Die Muse gähnte. Selbst ihr Gähnen klingt für mein Ohr entzückend. Insbesondere, seit ich von Mithu Sanyal weiß, dass im Englischen to yawn aus dem Sanskrit entlehnt wurde, wo mit Yoni die Vulva bezeichnet wird.  

Und ich sagte:

– Es schneit.

– Schön. Bei mir nicht. Leider.

– Es sieht aus wie auf dem New Yorker vor zwei Jahren, wie auf dieser Zeichnung Perfect Storm von Tomer Hanuka. Bloß ohne Sturm halt.

– Bist du allein, fragte die Muse und gähnte.

– Klar, sagte ich. Aber ansonsten sieht es vor dem Fenster identisch aus. Ich war auf einer Party, da gab es kleine Brote mit gescheibelten Krakenarmen drauf und Champagner. Ein Raum war ganz grün und der andere rot. Dann hat es angefangen zu schneien und ich hatte Weihnachtsgefühle. Im Kinderzimmer wurde Grand Theft Auto gespielt, das habe ich mir wie einen Film angeschaut.

– Schön.

– Ich finde, du musst noch mehr essen. Ich habe da von Alfons ein Rezept bekommen, das sollst du dir heute mal zubereiten: Du nimmst eine Fleischwurst…

– Warte, sagte die Muse, ich hole mir was zum Schreiben!

– Also die Fleischwurst schälen, halbieren und in feine Scheiben aufschneiden.

– Klingt schon mal gut!

– Dann nimmst du eine größere Menge Käse – oh, jetzt kommt hier schon der Newsletter von Brain Pickings, also ist es gleich sechs –, aber egal: Käse also. Alfons sprach von einem ›richtigen Block‹.

– Emmentaler, nehme ich an. Weiß ich, wo man den kriegt. Fleischwurst habe ich eh.

– Sehr gut. Den Käse erst in dünne Bahnen, die Bahnen dann in feine Streifen teilen. Dann eine kleine Zwiebel zerhacken und aus Essig, Zucker, bisschen Senf und Salz eine Marinade rühren. Damit die Wurst und den Käse übergießen und mit einem Teller abdecken. Währenddessen stellst du den Backofen an.

– Wie? Was soll das denn? Wird der herrliche Wurstsalat jetzt etwa überbacken – das mag ich aber überhaupt nicht.

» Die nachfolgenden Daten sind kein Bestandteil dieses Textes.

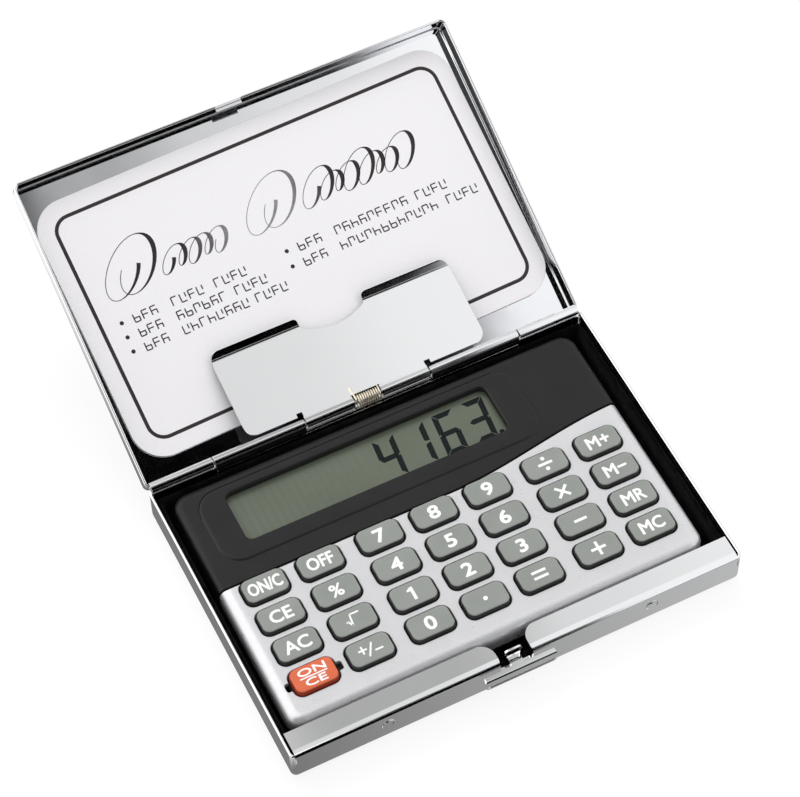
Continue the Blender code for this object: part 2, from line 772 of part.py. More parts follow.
def make_electronics():
    left, right = BOARD_X
    front, back = BOARD_Y
    step_x, step_y = BOARD_STEP
    board = [(left, front), (right, front), (right, step_y), (step_x, step_y), (step_x, back), (left, back)]
    plate("circuit_board", board, *BOARD_Z, "board")
    membrane = rounded_rect(left - 0.4, MEMBRANE_Y[0], right + 0.4, MEMBRANE_Y[1], 1.0)
    plate("key_membrane", membrane, *MEMBRANE_Z, "rubber")
    rings = [[(a, b, z) for a, b in circle(radius, 16, *CHIP_PLACE)] for radius, z in CHIP_PROFILE]
    loft("chip_cover", rings, "epoxy")
    plate("lcd_panel", rounded_rect(LCD_X[0], LCD_Y[0], LCD_X[1], LCD_Y[1], 0.4, 1), *LCD_Z, "lcd")
    film = rounded_rect(LCD_X[0] + 1.0, REFLECTOR_Y[0], LCD_X[1] - 1.0, REFLECTOR_Y[1], 0.4, 1)
    plate("lcd_reflector", film, *REFLECTOR_Z, "lcd")
    box("zebra_strip", ZEBRA_X[0], ZEBRA_Y[0], ZEBRA_Z[0], ZEBRA_X[1], ZEBRA_Y[1], ZEBRA_Z[1], "rubber")
    x, y = BATTERY
    plate("button_cell", circle(BATTERY_R, 24, x, y), *CELL_Z, "steel")
    box("cell_contact_minus", x - 6.6, y - 1.6, CONTACT_Z[0], x + 5.0, y + 1.6, CONTACT_Z[1], "steel")
    box("cell_contact_plus", x - 3.0, y - 1.8, CLIP_Z[0], x + 6.4, y + 1.8, CLIP_Z[1], "steel")


def make_module_fixings():
    for i, (x, y) in enumerate(screw_places()):
        rings = [[(a, b, z) for a, b in circle(radius, 12, x, y)] for radius, z in SCREW_PROFILE]
        loft(f"case_screw_{i + 1}", rings, "steel")
    pad = rounded_rect(PAD_X[0], PAD_Y[0], PAD_X[1], PAD_Y[1], 1.0, 2)
    plate("adhesive_pad", pad, *PAD_Z, "foam")


def build():
    clear_scene()
    make_materials()
    make_base_shell()
    make_base_liner()
    lid_leaf = make_hinge()
    lid_shell = make_lid_shell()
    card = make_card()
    retainer = make_retainer()
    spring = make_spring()
    lid_pivot = pivot("lid_pivot", 180 - OPEN_DEG)
    hang_on(lid_pivot, [*lid_leaf, *lid_shell, card, spring], True)
    hang_on(pivot("retainer_pivot", -RETAINER_SLOPE_DEG, lid_pivot), retainer, False)
    make_latch()
    make_upper_housing()
    make_keypad_plate()
    make_keys()
    make_rear_cover()
    make_electronics()
    make_module_fixings()


build()
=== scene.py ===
"""The looks of the card-case calculator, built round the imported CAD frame.

Shapes are drawn in millimetres: case and module pieces in the row frame, lid pieces about the hinge
axis with the lid flat open (x, v away from the hinge, w up out of the lid) and then turned into place.
"""

import json
import math

import bmesh
import bpy
from mathutils import Matrix, Vector, noise


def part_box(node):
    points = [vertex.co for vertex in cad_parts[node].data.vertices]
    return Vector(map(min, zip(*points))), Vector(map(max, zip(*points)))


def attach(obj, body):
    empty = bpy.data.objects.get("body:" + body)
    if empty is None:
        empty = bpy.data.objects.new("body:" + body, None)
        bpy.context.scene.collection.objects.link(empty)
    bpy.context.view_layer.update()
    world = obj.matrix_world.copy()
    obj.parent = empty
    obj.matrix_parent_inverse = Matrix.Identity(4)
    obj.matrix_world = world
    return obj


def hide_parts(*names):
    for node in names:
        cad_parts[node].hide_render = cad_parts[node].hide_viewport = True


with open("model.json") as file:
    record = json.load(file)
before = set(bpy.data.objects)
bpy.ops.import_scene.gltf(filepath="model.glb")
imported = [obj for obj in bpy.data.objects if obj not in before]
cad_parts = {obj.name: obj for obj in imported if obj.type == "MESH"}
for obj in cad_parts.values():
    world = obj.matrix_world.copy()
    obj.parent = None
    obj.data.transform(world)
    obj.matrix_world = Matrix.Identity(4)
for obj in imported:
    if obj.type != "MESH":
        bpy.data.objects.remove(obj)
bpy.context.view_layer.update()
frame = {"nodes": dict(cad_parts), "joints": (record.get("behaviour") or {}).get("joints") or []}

MM = 0.001
IDENTITY = Matrix.Identity(4)


def box_mm(node):
    low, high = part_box(node)
    return [v / MM for v in low], [v / MM for v in high]


# ---------------------------------------------------------------- sizes

HINGE = next(joint for joint in frame["joints"] if joint["name"] == "lid_hinge")
HINGE_Y = HINGE["pos_m"][1] / MM
HINGE_Z = HINGE["pos_m"][2] / MM
LID_ANGLE = math.radians(180 - HINGE["range_deg"][1])
LID_PLACE = Matrix.Translation(HINGE["pos_m"]) @ Matrix.Rotation(LID_ANGLE, 4, "X")
FLAP_PLACE = LID_PLACE @ Matrix.Rotation(math.radians(-10.0), 4, "X")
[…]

– Iwo. Da kommen jetzt vier Tiefkühlpizzen rein. Alfons rät zu Spinat und Salami. Oder auch eine mit Schinken. Aber eben auf gar keinen Fall solche von einer Handelsmarke, es muss Dr. Oetker sein.

– Verstehe ich gut.

– Nach zehn Minuten oder so ist der Ofen dann so weit und während die Pizzen backen, wird der Salat mit Kürbiskernöl besprenkelt und noch einmal gut durchgemischt. Alfons sagt, dass der Käse sich durch das Kernöl grün färben muss, dann hat man es richtig gemacht. Jetzt schwarzen Pfeffer drauf und die ganze Schüssel mit dem Löffel essen. Danach sofort die Pizzen, bevor das Sättigungsgefühl kommt. Die ersten zwei noch in der Küche, al libro. Die restlichen beiden auf dem Sofa oder im Bett.

– Aber dabei will ich auch Fernsehen – mindestens!

– Sollst du ja auch. Dazu einen ganzen Becher Half Baked von Ben & Jerry. Und jetzt schläfst Du mal bitte wieder.

– Na gut. Muss ich auch, glaube ich. Und du, was machst du jetzt?

– Ich schreibe jetzt. Ist ja gleich sechs Uhr dreißig.

– Du musst aber auch etwas essen.

– Mache ich. Nachher dann beim Zeitunglesen. Schlaf gut.